* _TO DO_: Give back exactly the lines running from the line that holds "build and write" through the line that holds "# A hand-turned", ends included, and no other lines.
GIVEN INFORMATION start
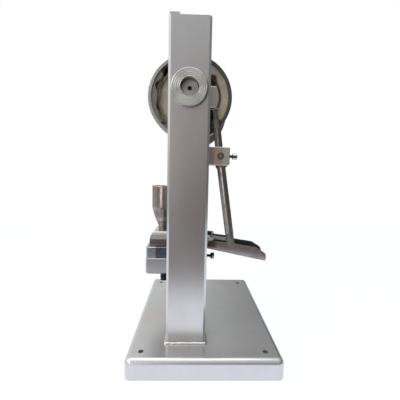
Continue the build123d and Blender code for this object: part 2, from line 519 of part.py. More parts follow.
def upper_rod(hub):
    """Rod with a thinner stud at its top, and the nut that locks the stud."""
    nut_low, nut_high = stud_point(LOCK_NUT_AT), stud_point(STUD_AT)
    rod = cyl_between(UPPER_ROD_R, stud_point(0), nut_low) - hub
    stud = cyl_between(STUD_R, nut_low, stud_point(100)) - block(60, 100, -20, 40, HEAD_Z0, 500)
    node("upper_lever_rod", rod + stud)
    direction = Vector(*nut_high) - Vector(*nut_low)
    hexagon = extrude(RegularPolygon(7, 6, major_radius=False, rotation=30), amount=STUD_AT - LOCK_NUT_AT)
    nut = chamfer(hexagon.edges().filter_by(Plane.XY), 0.7)
    place = Plane(origin=Vector(*nut_low), x_dir=(1, 0, 0), z_dir=direction)
    node("lever_lock_nut", place * nut - cyl_between(STUD_R, stud_point(40), stud_point(80)))


def follower_head():
    """Block on top of the lever, flat above and curved on its outer side."""
    right = HEAD_Y1 - 5
    outline = [
        Line((HEAD_Y0, HEAD_Z0), (HEAD_Y0, HEAD_Z1)),
        Line((HEAD_Y0, HEAD_Z1), (right, HEAD_Z1)),
        ThreePointArc((right, HEAD_Z1), (HEAD_Y1, (HEAD_Z0 + HEAD_Z1) / 2 + 1), (right, HEAD_Z0)),
        Line((right, HEAD_Z0), (HEAD_Y0, HEAD_Z0)),
    ]
    head = extrude_x(make_face(outline), HEAD_X0, HEAD_X1)
    head = chamfer(head.faces().sort_by(Axis.X)[-1].edges(), 1)
    return head - cyl_x(FOLLOWER_PIN_R, HEAD_X0 - 1, HEAD_X0 + 1.2, FOLLOWER_Y, FOLLOWER_Z)


def lower_tilt():
    return degrees(atan2(SLOT_Y - PIVOT_Y, PIVOT_Z - SLOT_Z))


def lower_arm():
    """Round bar that ends in a flat with a slot for the push rod's pin."""
    bar = cyl_between(LEVER_R, lever_point(HUB_FOOT), lever_point(FLAT_AT + 1))
    length = LEVER_TIP - FLAT_R - FLAT_AT
    flat = Box(FLAT_X, 2 * FLAT_R, length)
    flat += Pos(0, 0, -length / 2) * Rot(0, 90, 0) * Cylinder(FLAT_R, FLAT_X)
    slot = Box(20, 2 * SLOT_R, 2 * SLOT_HALF)
    for end in (-SLOT_HALF, SLOT_HALF):
        slot += Pos(0, 0, end) * Rot(0, 90, 0) * Cylinder(SLOT_R, 20)
    tilt = Rot(lower_tilt(), 0, 0)
    flat_place = Pos(*lever_point(FLAT_AT + length / 2)) * tilt
    slot_place = Pos(*lever_point(LEVER_TIP - 12.5)) * tilt
    return bar + flat_place * flat - slot_place * slot


# ---------------------------------------------------------------- feed shoe and hopper
def feed_shoe():
    """Hollow shoe that slides over the die plate and fills the die from the hopper."""
    side = [(SHOE_Y0, SHOE_Z0), (SHOE_Y0, SHOE_STEP_Z), (-109, 206.5), (-106, 212.5), (-101.5, SHOE_Z1),
            (-60, SHOE_Z1), (SHOE_Y1, 211), (SHOE_Y1, SHOE_Z0)]
    shoe = plate_yz(side, -SHOE_X, SHOE_X)
    shoe = fillet(shoe.faces().sort_by(Axis.Z)[-1].edges().filter_by(Axis.Y), 3)
    step = 1.5
    for flank in (-SHOE_X - 1, SHOE_X - step):
        shoe -= block(flank, flank + step + 1, SHOE_Y0 - 1, SHOE_Y1 + 1, SHOE_Z0 - 1, SHOE_STEP_Z)
    shoe += block(-18, 18, SHOE_Y1 - 2, TONGUE_Y, SHOE_Z0, TONGUE_Z1)
    cavity = block(-16, 16, -100, -64, 180, TONGUE_Z1) + block(-12, 12, -66, TONGUE_Y - 4, 180, TONGUE_Z1 - 3)
    shoe -= cavity + cyl_z(10, 203, SHOE_Z1 + 1, 0, HOPPER_Y) + cyl_z(8, 198, 204, 0, HOPPER_Y)
    node("feed_shoe", shoe)
    low = PLATE_Z1 + SHOE_GAP
    plate = block(-SHOE_X, SHOE_X, SHOE_Y0, SHOE_Y1 + 4, low, SHOE_Z0)
    plate = fillet(edges_along(plate, Axis.Z).sort_by(Axis.Y)[:2], 2)
    plate += block(-18, 18, SHOE_Y1, TONGUE_Y, low, SHOE_Z0)
    node("shoe_wear_plate", plate - cavity)


def push_rod_frame():
    """Place of the push rod: origin where it crosses its lug, Y along the rod towards the lever."""
    return Pos(PUSH_LUG_X, PUSH_LUG_Y, SLOT_Z) * Rot(0, 0, -degrees(atan2(20.5, SLOT_Y - 8)))


def drag_arm():
    place = push_rod_frame()
    arm = block(SHOE_X, 48, -60, 4, 192, 204) + block(SHOE_X - 1.5, 36, -60, SHOE_Y1, 192, SHOE_STEP_Z)
    arm += block(SHOE_X, 58, -10, 4, 192, 204)
    lug = place * (Pos(0, 0, -5.5) * Box(20, 8, 25))
    lug = fillet(lug.edges().filter_by(Axis.Z), 1)
    node("drag_arm", arm + lug - place * (Rot(90, 0, 0) * Cylinder(PUSH_ROD_R, 30)))


def push_rod():
    place = push_rod_frame()
    start, end = -19, hypot(72.5 - PUSH_LUG_X, SLOT_Y - PUSH_LUG_Y) - 5
    bar = place * (Pos(0, (start + end) / 2, 0) * Rot(90, 0, 0) * Cylinder(PUSH_ROD_R, end - start))
    eye = cyl_x(8, PUSH_EYE_X0, PUSH_EYE_X1, SLOT_Y, SLOT_Z)
    node("push_rod", bar + eye - cyl_x(SLOT_PIN_R, 60, 90, SLOT_Y, SLOT_Z))
    nuts = []
    for y0, y1 in ((4, 16), (-10, -4)):
        nut = extrude(RegularPolygon(PUSH_NUT_FLATS / 2, 6, major_radius=False), amount=y1 - y0)
        nut = chamfer(nut.edges().filter_by(Plane.XY), 0.8) - Cylinder(PUSH_ROD_R, 60)
        nuts.append(place * (Pos(0, y1, 0) * Rot(90, 0, 0) * nut))
    node("push_rod_nuts", *nuts)
    node("slot_pin", cyl_x(SLOT_PIN_R, PUSH_EYE_X0, PIVOT_X + 4.6, SLOT_Y, SLOT_Z))


def hopper():
    """Spun sheet funnel whose neck drops into the feed shoe."""
    outer = [(NECK_R, NECK_Z), (NECK_R, 223.5), (11.5, 227.5), (14.2, 233.5), (17.2, 240), (20.2, 251),
             (22.6, 258.5), (HOPPER_R, 264), (HOPPER_R, HOPPER_TOP)]
    inner = [(r - WALL, z) for r, z in reversed(outer)]
    shell = turned_z(outer + inner, 0, HOPPER_Y)
    rim = Pos(0, HOPPER_Y, HOPPER_TOP - 1) * Torus(HOPPER_R - 0.4, 1.3)
    seam = Pos(0, HOPPER_Y, 236.5) * Torus(15.2, 1.1)
    middle = turned_z([(0, NECK_Z - 1), *[(r, z) for r, z in reversed(inner)], (0, 312)], 0, HOPPER_Y)
    node("hopper", shell + (rim + seam - middle))


# ---------------------------------------------------------------- lower punch and lift
def lift():
    x, half = LIFT_X, LIFT_FORK_HALF
    node("lift_rod", cyl_z(LIFT_R, LIFT_Z0, LIFT_Z1, x))
    fork = block(x - half, x + half, AXIS_Y - 10, AXIS_Y + 10, LIFT_Z1, LIFT_Z1 + 20)
    fork -= block(x - 7.5, x + 7.5, AXIS_Y - 11, AXIS_Y + 11, LIFT_Z1 + 2, LIFT_Z1 + 24)
    fork = chamfer(edges_along(fork, Axis.X).sort_by(Axis.Z)[-4:], 4)
    fork += cyl_x(LIFT_PIN_R, x - half, x + half, AXIS_Y, LIFT_ROLLER_Z)
    node("lift_fork", fork)
    roller = cyl_x(LIFT_ROLLER_R, x - 7, x + 7, AXIS_Y, LIFT_ROLLER_Z)
    roller = chamfer(roller.edges().filter_by(GeomType.CIRCLE), 0.8)
    node("lift_roller", roller - cyl_x(LIFT_PIN_R + RUN, x - 8, x + 8, AXIS_Y, LIFT_ROLLER_Z))
    collar = cyl_z(LIFT_COLLAR_R, LIFT_COLLAR_Z0, LIFT_COLLAR_Z1, x)
    node("lift_collar", collar - cyl_z(LIFT_R, LIFT_COLLAR_Z0 - 1, LIFT_COLLAR_Z1 + 1, x))
    node("lift_spring", lift_spring())
    yoke = block(x - 12, 18, AXIS_Y - 13, AXIS_Y + 13, YOKE_Z0, YOKE_Z1)
    yoke = fillet(edges_along(yoke, Axis.Z), 6)
    yoke -= cyl_z(SPIGOT_R, YOKE_Z0 - 1, YOKE_Z1 + 1)
    node("lift_yoke", yoke - cyl_z(LIFT_R, LIFT_Z0, YOKE_Z1 + 1, x))
    node("lower_ram", cyl_z(LOWER_RAM_R, YOKE_Z1, LOWER_RAM_Z1) + cyl_z(SPIGOT_R, YOKE_Z0, YOKE_Z1))
    node("lower_punch", cyl_z(DIE_BORE_R - RUN, LOWER_RAM_Z1, LOWER_PUNCH_Z1))


def lift_spring():
    low = TABLE_Z1 + 0.5 + SPRING_WIRE_R
    high = LIFT_COLLAR_Z0 - 0.5 - SPRING_WIRE_R
    coil = Helix(pitch=(high - low) / SPRING_TURNS, height=high - low, radius=SPRING_R)
    path = Pos(LIFT_X, AXIS_Y, low) * coil
    section = Plane(origin=path @ 0, z_dir=path % 0) * Circle(SPRING_WIRE_R)
    return sweep(section, path)


def adjuster_gears():
    """Toothed rings on the lower ram that set the fill depth and the ejection height."""
    for name, z0 in (("fill_gear", FILL_GEAR_Z), ("eject_gear", EJECT_GEAR_Z)):
        z1 = z0 + GEAR_HEIGHT
        gear = cyl_z(GEAR_R, z0, z1)
        for k in range(GEAR_TEETH):
            turn, r = 2 * pi * k / GEAR_TEETH, GEAR_R + 0.5
            gear -= cyl_z(2.2, z0 - 1, z1 + 1, r * cos(turn), AXIS_Y + r * sin(turn))
        node(name, gear - cyl_z(LOWER_RAM_R + RUN, z0 - 1, z1 + 1))


# ---------------------------------------------------------------- build and write
def main():
    base_plate()
    columns()
    top_tie()
    cap_screws()
    bearings()
    guide_beam()
    die_table()
    die_plate()
    die_plate_bolts()
    pivot_bracket()
    chute()
    pin_side = PIVOT_Y + PIVOT_R + 0.3
    knurled_screw("bracket_thumbscrew", BRACKET_KNOB_X, PIVOT_Z, pin_side, 46.6, 54.6, 2.45, 5.5)
    knurled_screw("chute_thumbscrew", 0, CHUTE_SCREW_Z, -7, 18, 26, 2.95, 6.5)
    main_shaft()
    feed_cam_wheel()
    eccentric_sheave()
    ejection_cam()
    crank()
    connecting_rod()
    ram()
    feed_lever()
    feed_shoe()
    drag_arm()
    push_rod()
    hopper()
    lift()
    adjuster_gears()
    os.makedirs("parts", exist_ok=True)
    for name, solid in NODES.items():
        export_step(solid, f"parts/{name}.step")


main()
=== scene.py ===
from math import cos, pi, radians, sin

import bmesh
import bpy
from mathutils import Matrix, Vector


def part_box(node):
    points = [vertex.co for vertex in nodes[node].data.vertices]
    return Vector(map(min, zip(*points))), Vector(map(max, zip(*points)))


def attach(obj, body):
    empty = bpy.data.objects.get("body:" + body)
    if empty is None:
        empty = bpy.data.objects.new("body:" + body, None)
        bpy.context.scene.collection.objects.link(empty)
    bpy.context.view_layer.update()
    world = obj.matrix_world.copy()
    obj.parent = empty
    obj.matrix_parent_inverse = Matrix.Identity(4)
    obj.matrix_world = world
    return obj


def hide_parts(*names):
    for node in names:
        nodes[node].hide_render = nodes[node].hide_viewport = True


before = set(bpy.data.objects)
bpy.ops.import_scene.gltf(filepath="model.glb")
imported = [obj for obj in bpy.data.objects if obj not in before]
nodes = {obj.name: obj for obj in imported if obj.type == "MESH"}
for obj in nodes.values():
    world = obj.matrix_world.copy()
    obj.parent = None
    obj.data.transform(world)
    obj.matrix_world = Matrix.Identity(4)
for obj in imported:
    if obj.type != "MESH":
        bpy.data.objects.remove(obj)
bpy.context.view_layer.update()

# A hand-turned single-punch tablet press. Metres, +Z up, the main shaft along X.

MM = 0.001
SHAFT_Y, SHAFT_Z = -31.2 * MM, 475 * MM        # the main shaft's line
HOPPER_Y = -85.4 * MM
PIVOT_Y, PIVOT_Z = 25.2 * MM, 368.4 * MM       # the feed lever's pivot, along X
PUSH_ROD_Z = 215 * MM
LEVER_PIVOT = Vector((80 * MM, PIVOT_Y, PIVOT_Z))
LEVER_HEAD = Vector((80, 13.9, 453.6)) * MM    # on the follower's axis
LEVER_FOOT = Vector((80 * MM, 48.5 * MM, PUSH_ROD_Z))
TABLE_SCREW_Z = 158.4 * MM                     # the screw that holds the chute on the table
CHUTE_HALF = 22                                # millimetres, as are the next two
CHUTE_START = (5.5, 180.5)                     # Y and Z of the floor's underside at the table
CHUTE_LIP = (133.8, 154.3)                     # and at the lip
CHUTE_SLOPE = (CHUTE_LIP[1] - CHUTE_START[1]) / (CHUTE_LIP[0] - CHUTE_START[0])

FLOOR_SIZE = 2.6
FLOOR_EDGE = 0.3                               # the white floor ends this far in front
FLOOR_FADE = 0.24                              # and darkens over this length
FLOOR_GLOW = 0.93                              # how far its own shadows and shading are covered


# ---------------------------------------------------------------- shader maths
class Tap:
    """One output of a node. Arithmetic on it adds Math nodes."""

    def __init__(self, owner, socket):
        self.owner, self.socket = owner, socket

    def math(self, operation, left, right=0.0):
        return self.owner.add("Math", {"operation": operation}, {0: left, 1: right})

    def __add__(self, other):
        return self.math("ADD", self, other)

    def __sub__(self, other):
        return self.math("SUBTRACT", self, other)

    def __rsub__(self, other):
        return self.math("SUBTRACT", other, self)

    def __mul__(self, other):
        return self.math("MULTIPLY", self, other)

    def __truediv__(self, other):
        return self.math("DIVIDE", self, other)

    __radd__ = __add__
    __rmul__ = __mul__

    def root(self):
        return self.math("SQRT", self)

    def sine(self):
        return self.math("SINE", self)

    def between(self, low, high):
        """0 below low, 1 above high, and smooth in between."""
        settings = {"interpolation_type": "SMOOTHSTEP"}
        return self.owner.add("MapRange", settings, {"Value": self, "From Min": low, "From Max": high})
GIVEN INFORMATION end
* _COMPLETED TASK_:
# ---------------------------------------------------------------- build and write
def main():
    base_plate()
    columns()
    top_tie()
    cap_screws()
    bearings()
    guide_beam()
    die_table()
    die_plate()
    die_plate_bolts()
    pivot_bracket()
    chute()
    pin_side = PIVOT_Y + PIVOT_R + 0.3
    knurled_screw("bracket_thumbscrew", BRACKET_KNOB_X, PIVOT_Z, pin_side, 46.6, 54.6, 2.45, 5.5)
    knurled_screw("chute_thumbscrew", 0, CHUTE_SCREW_Z, -7, 18, 26, 2.95, 6.5)
    main_shaft()
    feed_cam_wheel()
    eccentric_sheave()
    ejection_cam()
    crank()
    connecting_rod()
    ram()
    feed_lever()
    feed_shoe()
    drag_arm()
    push_rod()
    hopper()
    lift()
    adjuster_gears()
    os.makedirs("parts", exist_ok=True)
    for name, solid in NODES.items():
        export_step(solid, f"parts/{name}.step")


main()
=== scene.py ===
from math import cos, pi, radians, sin

import bmesh
import bpy
from mathutils import Matrix, Vector


def part_box(node):
    points = [vertex.co for vertex in nodes[node].data.vertices]
    return Vector(map(min, zip(*points))), Vector(map(max, zip(*points)))


def attach(obj, body):
    empty = bpy.data.objects.get("body:" + body)
    if empty is None:
        empty = bpy.data.objects.new("body:" + body, None)
        bpy.context.scene.collection.objects.link(empty)
    bpy.context.view_layer.update()
    world = obj.matrix_world.copy()
    obj.parent = empty
    obj.matrix_parent_inverse = Matrix.Identity(4)
    obj.matrix_world = world
    return obj


def hide_parts(*names):
    for node in names:
        nodes[node].hide_render = nodes[node].hide_viewport = True


before = set(bpy.data.objects)
bpy.ops.import_scene.gltf(filepath="model.glb")
imported = [obj for obj in bpy.data.objects if obj not in before]
nodes = {obj.name: obj for obj in imported if obj.type == "MESH"}
for obj in nodes.values():
    world = obj.matrix_world.copy()
    obj.parent = None
    obj.data.transform(world)
    obj.matrix_world = Matrix.Identity(4)
for obj in imported:
    if obj.type != "MESH":
        bpy.data.objects.remove(obj)
bpy.context.view_layer.update()

# A hand-turned single-punch tablet press. Metres, +Z up, the main shaft along X.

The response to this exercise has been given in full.